Turn was not what outfoxed England as they lost their last six wickets for 38 after lunch, rather more drift than the entire Fast and the Furious franchise. It was enough to stem English hopes of a sizable total, with Joe Root, 40, and Stokes, 33, undone on the sweep and Jamie Smith squared up and bowled for eight. Sundar is far more than just a lower-order ballast with bat, even if his presence in that regard will add to India’s confidence on the fifth day.

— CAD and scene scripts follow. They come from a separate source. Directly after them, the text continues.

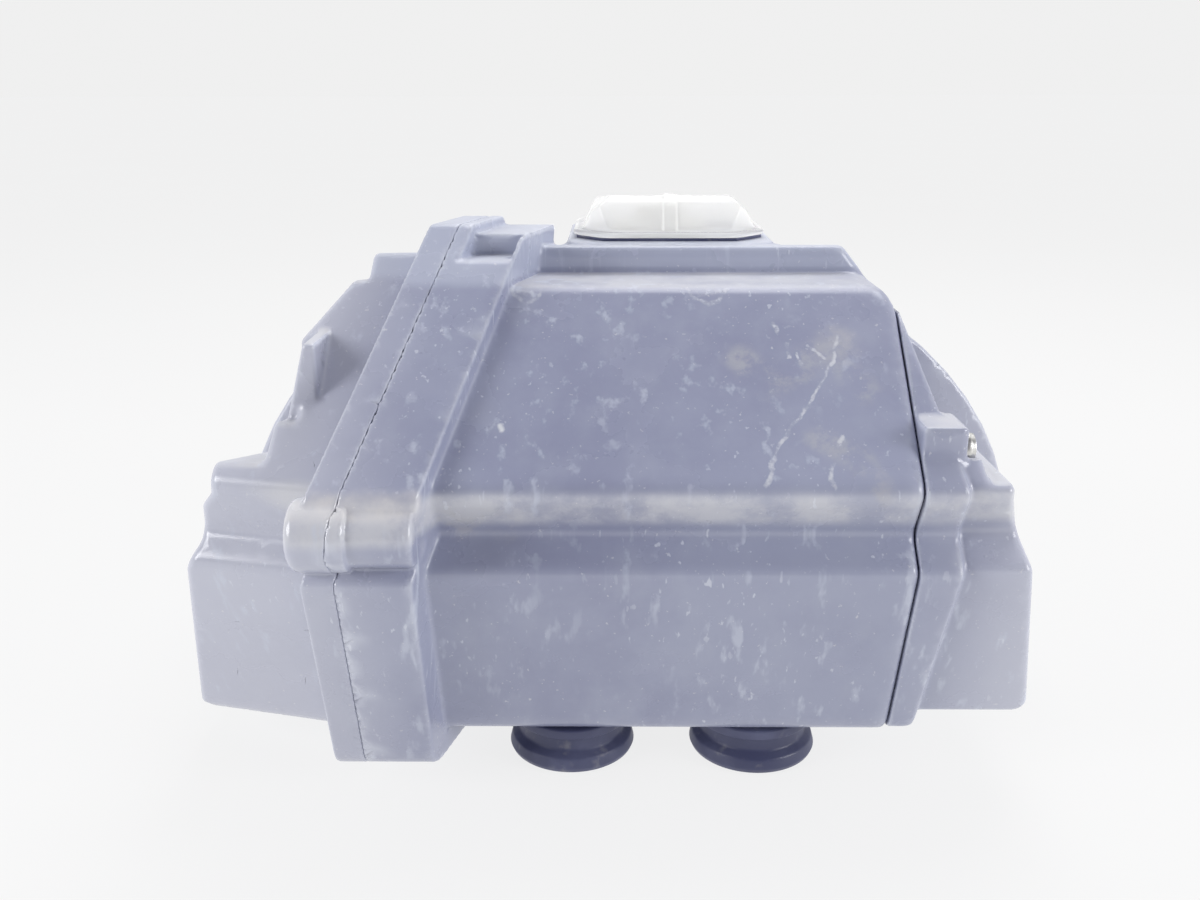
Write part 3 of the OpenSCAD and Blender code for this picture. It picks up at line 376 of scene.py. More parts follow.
def left_cover_form(space):
    """The left cover beyond its flange: a nose line, stepped ends and ledges that fall back."""
    x, y, z = space.x, space.y, space.z
    low, fall = FLOOR - 5, math.atan(LEDGE_FALL)
    local_y = (math.sin(COVER_YAW) * (x - FLANGE_LEFT)
               + math.cos(COVER_YAW) * (y + NOSE - 8))
    nose = outline([(CHIN, low, 9), (0, NOSE_Z - 4, 5), (GROOVE - 3, NOSE_Z + 4, 4),
                    (0, LIP_Z - 2, 5), (SLOPE * (TOP - LIP_Z), TOP, 4), (130, TOP),
                    (130, low)], local_y, z)

    def ends(rise, up, centre, squash):
        points = [(-40, low), (-151, low, 7), (-139.5, NOSE_Z - 4, 5), (-135, NOSE_Z + 4, 4),
                  (-133, LIP_Z - 7, 3), (-129, LIP_Z - 3, 3), (-128.5, LIP_Z + 4.5, 2),
                  (-113.5, LIP_Z + 4.5, 2), (-112.5, LIP_Z + 13.5, 2),
                  (-105, LIP_Z + 13.5, 2), (-110.5, LIP_Z + 30, 2), (-108.5, LIP_Z + 33, 2),
                  (-95, SHOULDER, 3), (-90.5, SHOULDER, 1), (-90, TOP - 1, 2),
                  (-40, TOP - 1)]
        shaped = []
        for point in points:
            height = point[1] - LIP_Z
            height = (height * rise if height > 0 else height) * squash
            shaped.append((point[0], centre + height) + point[2:])
        return outline(shaped, x, up)

    straight = ends(1.2, z, LIP_Z, 1)
    tilted = (y + NOSE - 8) * math.sin(fall) + (z - LIP_Z) * math.cos(fall)
    sloped = ends(1 + LEDGE_FALL * SLOPE, tilted, 0, math.cos(fall))
    return cut(nose, np.maximum(straight, sloped), 2.2)


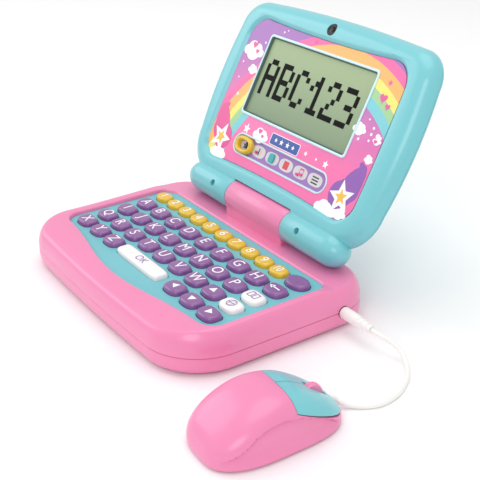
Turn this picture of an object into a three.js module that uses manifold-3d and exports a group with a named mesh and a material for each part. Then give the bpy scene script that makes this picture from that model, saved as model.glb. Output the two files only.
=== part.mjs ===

The tone was set first thing as the tourists summoned up the tamasha and reduced England to 98 for four by lunch. The only real shock during this positively smouldering first session was Bumrah going wicketless. Bowling from the Nursery End – the end where Archer was later deployed – he exploited a surface offering variable bounce with deliveries that either scuttled through or rapped Zak Crawley on the gloves.

India were ferocious yet disciplined, none more so than the spiky Siraj. The man who unleashed hell here four years ago forced Ben Duckett into a hack across the line on 12 and then pinned Ollie Pope lbw for four after persuading Gill to review. Siraj will probably have his collar felt by the match referee for getting in Duckett’s face as he celebrated – the nudge of shoulders appeared accidental – but it is unlikely to change him.

Assisting the change bowlers was the substitute wicketkeeper Dhruv Jurel, who had a battle with byes – not unusual for visitors to Lord’s – but added to the claustrophobia by standing up to the stumps. Crawley slashing Nitish Kumar Reddy to a second gully on 22 felt a byproduct of this – even if he did not exactly exude permanence. With the much-fancied Jacob Bethell waiting in the wings, both he and Pope will feel vulnerable.

From 50 for three, Harry Brook attempted a counterattack by scooping Deep for successive fours and marmalising one straight six. But a subtle tweak by Gill, moving his fine leg tighter to make the scoop more risky, prompted Brook to try a sweep in Deep’s follow-up over, only to miss a straight one – the first crash of stumps being rattled in what became the soundtrack to England’s innings thereafter.